*EXERCISE GOAL*: All of the data needs to be repeated exactly.

*RAW DATA*:

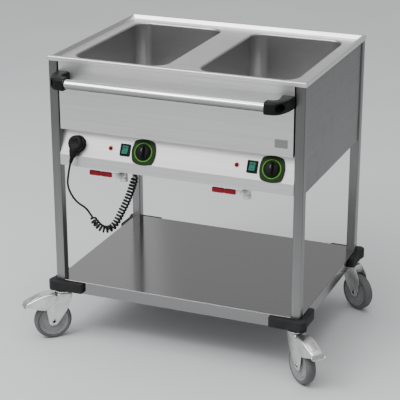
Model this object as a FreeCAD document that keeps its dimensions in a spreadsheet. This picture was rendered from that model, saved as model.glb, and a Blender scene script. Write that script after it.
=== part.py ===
import FreeCAD, Part
import math
import os
import re

import Sketcher
from FreeCAD import Placement, Rotation, Vector

# Heated serving trolley with two wells. Millimetres, +Z up, front towards -Y.
# The origin is on the floor under the middle of the deck.

DRIVING_SIZES = [
    # the whole trolley
    ("deck_height", 955), ("rim_width", 840), ("rim_depth", 625), ("sheet", 1.2), ("panel_sheet", 1.5),
    # pressed deck and its wells
    ("rim_bead", 12), ("rim_slope", 7), ("deck_recess", 12.3), ("well_rim", 55.5), ("well_between", 109),
    ("well_length", 510), ("well_depth", 205), ("well_corner", 47), ("well_lip", 6), ("well_floor_bend", 25),
    # legs and body panels
    ("leg_size", 30), ("leg_wall", 1.5), ("leg_bend", 3), ("leg_inset", 2.5), ("body_drop", 350),
    ("panel_drop", 231), ("panel_gap", 4), ("panel_fold", 15), ("panel_recess", 4),
    # inclined control face and the lip under it
    ("face_tilt", 23.8), ("lip_height", 35), ("control_line", 54), ("dial_shift", 105), ("switch_shift", 42),
    ("lamp_shift", -8), ("plug_inset", 89),
    # shelf and its corner bumpers
    ("shelf_height", 208), ("shelf_apron", 41), ("shelf_lip", 12), ("bumper_arm", 98), ("bumper_thick", 18),
    ("bumper_nose", 26), ("bumper_tall", 33), ("bumper_drop", 3),
    # push handle and the blank plate beside it
    ("bar_radius", 15), ("bar_wall", 1.5), ("bar_reach", 75), ("bar_drop", 61.5), ("bar_inset", 98),
    ("bar_socket", 26), ("bracket_tall", 38), ("bracket_width", 66), ("screw_radius", 3), ("screw_head", 7.5),
    ("screw_cap", 4), ("screw_place", 47), ("screw_end", 9), ("nut_tall", 5), ("plate_inset", 74),
    ("plate_rise", 39), ("plate_width", 40), ("plate_tall", 26), ("plate_thick", 1),
    # dials, switches and lamps
    ("dial_width", 80), ("dial_tall", 82), ("dial_arc", 78), ("dial_thick", 5), ("ring_radius", 31.2),
    ("ring_proud", 1.5), ("ring_width", 6.2), ("knob_radius", 23), ("knob_base", 4), ("knob_grip", 15),
    ("knob_bar", 13), ("shaft_radius", 3), ("shaft_reach", 16),
    ("regulator_width", 40), ("regulator_tall", 42),
    ("regulator_deep", 28), ("tag_width", 24), ("tag_thick", 6), ("tag_reach", 8), ("bushing_wall", 1.8),
    ("frame_width", 34), ("frame_tall", 39), ("frame_thick", 4), ("switch_width", 28), ("switch_tall", 34),
    ("switch_deep", 20), ("switch_floor", 3), ("rocker_width", 20.4), ("rocker_tall", 27.2),
    ("rocker_throw", 10), ("rocker_rise", 5), ("rocker_dip", 3.4), ("rocker_skirt", 4), ("rocker_belly", 7),
    ("rocker_ease", 0.4), ("lamp_collar", 7.8), ("lamp_rim", 2), ("lamp_lens", 6.2), ("lamp_deep", 18),
    # mains plug, its parking socket, cord and gland
    ("socket_flange", 28), ("socket_rim", 3), ("socket_step", 5.2), ("socket_deep", 37), ("socket_bore", 16),
    ("plug_face", 18.8), ("plug_head", 25.5), ("plug_thick", 24), ("plug_bevel", 4), ("plug_spigot", 11),
    ("plug_tail", 46), ("plug_tail_out", 16), ("plug_tail_end", 8), ("plug_lean", 8), ("pin_radius", 2.4),
    ("pin_spread", 19), ("pin_reach", 19), ("cord_radius", 3.3), ("curl_radius", 9.6), ("curl_pitch", 10.9),
    ("cord_span", 159), ("gland_shift", 37.5), ("gland_back", 97), ("gland_tall", 20), ("gland_thread", 8),
    # drain valves and their levers
    ("drain_radius", 6), ("drain_inset", 33), ("pipe_radius", 10.5), ("flange_lap", 4), ("flange_thick", 3),
    ("valve_radius", 13), ("valve_drop", 62), ("valve_nut", 15.5), ("valve_nut_tall", 9), ("lever_drop", 33),
    ("lever_reach", 102), ("lever_tall", 14), ("lever_thick", 2.5), ("hub_radius", 9), ("hub_thick", 8),
    ("hub_nut", 4), ("stem_radius", 4), ("stem_deep", 19), ("boss_reach", 31.7), ("boss_wall", 3),
    ("grip_start", 24), ("grip_tall", 16), ("grip_thick", 9),
    # heating elements and wiring
    ("heater_radius", 4), ("heater_width", 220), ("heater_length", 300), ("terminal_shift", 55),
    ("terminal_length", 48), ("terminal_width", 22), ("terminal_tall", 17), ("terminal_hole", 2.2),
    ("terminal_pitch", 11), ("terminal_deep", 9),
    # casters
    ("wheel_radius", 62.5), ("wheel_width", 32), ("caster_trail", 40), ("hub_half", 17.2), ("hub_boss", 14),
    ("axle_radius", 5), ("axle_head", 8.5), ("axle_nut", 9), ("axle_cap", 5), ("head_radius", 31),
    ("head_thick", 4), ("race_radius", 22), ("race_thick", 3), ("kingpin_radius", 7), ("rivet_radius", 11),
    ("rivet_thick", 5), ("rivet_drop", 3), ("crown_radius", 27), ("crown_top", 159.7), ("crown_bottom", 140),
    ("crown_lap", 10), ("crown_wall", 5), ("fork_gap", 17.5), ("fork_sheet", 2.5), ("pedal_gap", 20.3),
    ("pedal_sheet", 2.5), ("pivot_along", 34), ("pivot_up", 145), ("pivot_radius", 3), ("pivot_end", 1.5),
    ("lug_along", 31.4), ("lug_drop", 13.2), ("lug_radius", 4), ("toe_radius", 3.5), ("toe_lap", 3),
    # clearances: a fit, a gap between bodies, and a running fit on a shaft
    ("fit_gap", 0.2), ("body_gap", 0.3), ("running_gap", 0.05), ("spindle_gap", 0.5),
]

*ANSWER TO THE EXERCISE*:
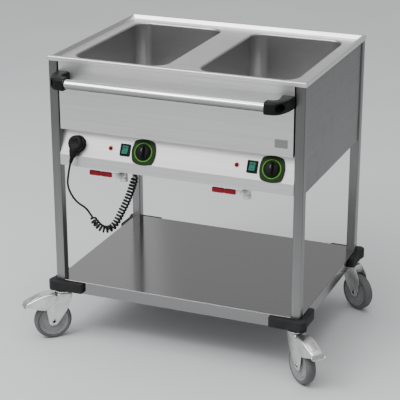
Model this object as a FreeCAD document that keeps its dimensions in a spreadsheet. This picture was rendered from that model, saved as model.glb, and a Blender scene script. Write that script after it.
=== part.py ===
import FreeCAD, Part
import math
import os
import re

import Sketcher
from FreeCAD import Placement, Rotation, Vector

# Heated serving trolley with two wells. Millimetres, +Z up, front towards -Y.
# The origin is on the floor under the middle of the deck.

DRIVING_SIZES = [
    # the whole trolley
    ("deck_height", 955), ("rim_width", 840), ("rim_depth", 625), ("sheet", 1.2), ("panel_sheet", 1.5),
    # pressed deck and its wells
    ("rim_bead", 12), ("rim_slope", 7), ("deck_recess", 12.3), ("well_rim", 55.5), ("well_between", 109),
    ("well_length", 510), ("well_depth", 205), ("well_corner", 47), ("well_lip", 6), ("well_floor_bend", 25),
    # legs and body panels
    ("leg_size", 30), ("leg_wall", 1.5), ("leg_bend", 3), ("leg_inset", 2.5), ("body_drop", 350),
    ("panel_drop", 231), ("panel_gap", 4), ("panel_fold", 15), ("panel_recess", 4),
    # inclined control face and the lip under it
    ("face_tilt", 23.8), ("lip_height", 35), ("control_line", 54), ("dial_shift", 105), ("switch_shift", 42),
    ("lamp_shift", -8), ("plug_inset", 89),
    # shelf and its corner bumpers
    ("shelf_height", 208), ("shelf_apron", 41), ("shelf_lip", 12), ("bumper_arm", 98), ("bumper_thick", 18),
    ("bumper_nose", 26), ("bumper_tall", 33), ("bumper_drop", 3),
    # push handle and the blank plate beside it
    ("bar_radius", 15), ("bar_wall", 1.5), ("bar_reach", 75), ("bar_drop", 61.5), ("bar_inset", 98),
    ("bar_socket", 26), ("bracket_tall", 38), ("bracket_width", 66), ("screw_radius", 3), ("screw_head", 7.5),
    ("screw_cap", 4), ("screw_place", 47), ("screw_end", 9), ("nut_tall", 5), ("plate_inset", 74),
    ("plate_rise", 39), ("plate_width", 40), ("plate_tall", 26), ("plate_thick", 1),
    # dials, switches and lamps
    ("dial_width", 80), ("dial_tall", 82), ("dial_arc", 78), ("dial_thick", 5), ("ring_radius", 31.2),
    ("ring_proud", 1.5), ("ring_width", 6.2), ("knob_radius", 23), ("knob_base", 4), ("knob_grip", 15),
    ("knob_bar", 13), ("shaft_radius", 3), ("shaft_reach", 16),
    ("regulator_width", 40), ("regulator_tall", 42),
    ("regulator_deep", 28), ("tag_width", 24), ("tag_thick", 6), ("tag_reach", 8), ("bushing_wall", 1.8),
    ("frame_width", 34), ("frame_tall", 39), ("frame_thick", 4), ("switch_width", 28), ("switch_tall", 34),
    ("switch_deep", 20), ("switch_floor", 3), ("rocker_width", 20.4), ("rocker_tall", 27.2),
    ("rocker_throw", 10), ("rocker_rise", 5), ("rocker_dip", 3.4), ("rocker_skirt", 4), ("rocker_belly", 7),
    ("rocker_ease", 0.4), ("lamp_collar", 7.8), ("lamp_rim", 2), ("lamp_lens", 6.2), ("lamp_deep", 18),
    # mains plug, its parking socket, cord and gland
    ("socket_flange", 28), ("socket_rim", 3), ("socket_step", 5.2), ("socket_deep", 37), ("socket_bore", 16),
    ("plug_face", 18.8), ("plug_head", 25.5), ("plug_thick", 24), ("plug_bevel", 4), ("plug_spigot", 11),
    ("plug_tail", 46), ("plug_tail_out", 16), ("plug_tail_end", 8), ("plug_lean", 8), ("pin_radius", 2.4),
    ("pin_spread", 19), ("pin_reach", 19), ("cord_radius", 3.3), ("curl_radius", 9.6), ("curl_pitch", 10.9),
    ("cord_span", 159), ("gland_shift", 37.5), ("gland_back", 97), ("gland_tall", 20), ("gland_thread", 8),
    # drain valves and their levers
    ("drain_radius", 6), ("drain_inset", 33), ("pipe_radius", 10.5), ("flange_lap", 4), ("flange_thick", 3),
    ("valve_radius", 13), ("valve_drop", 62), ("valve_nut", 15.5), ("valve_nut_tall", 9), ("lever_drop", 33),
    ("lever_reach", 102), ("lever_tall", 14), ("lever_thick", 2.5), ("hub_radius", 9), ("hub_thick", 8),
    ("hub_nut", 4), ("stem_radius", 4), ("stem_deep", 19), ("boss_reach", 31.7), ("boss_wall", 3),
    ("grip_start", 24), ("grip_tall", 16), ("grip_thick", 9),
    # heating elements and wiring
    ("heater_radius", 4), ("heater_width", 220), ("heater_length", 300), ("terminal_shift", 55),
    ("terminal_length", 48), ("terminal_width", 22), ("terminal_tall", 17), ("terminal_hole", 2.2),
    ("terminal_pitch", 11), ("terminal_deep", 9),
    # casters
    ("wheel_radius", 62.5), ("wheel_width", 32), ("caster_trail", 40), ("hub_half", 17.2), ("hub_boss", 14),
    ("axle_radius", 5), ("axle_head", 8.5), ("axle_nut", 9), ("axle_cap", 5), ("head_radius", 31),
    ("head_thick", 4), ("race_radius", 22), ("race_thick", 3), ("kingpin_radius", 7), ("rivet_radius", 11),
    ("rivet_thick", 5), ("rivet_drop", 3), ("crown_radius", 27), ("crown_top", 159.7), ("crown_bottom", 140),
    ("crown_lap", 10), ("crown_wall", 5), ("fork_gap", 17.5), ("fork_sheet", 2.5), ("pedal_gap", 20.3),
    ("pedal_sheet", 2.5), ("pivot_along", 34), ("pivot_up", 145), ("pivot_radius", 3), ("pivot_end", 1.5),
    ("lug_along", 31.4), ("lug_drop", 13.2), ("lug_radius", 4), ("toe_radius", 3.5), ("toe_lap", 3),
    # clearances: a fit, a gap between bodies, and a running fit on a shaft
    ("fit_gap", 0.2), ("body_gap", 0.3), ("running_gap", 0.05), ("spindle_gap", 0.5),
]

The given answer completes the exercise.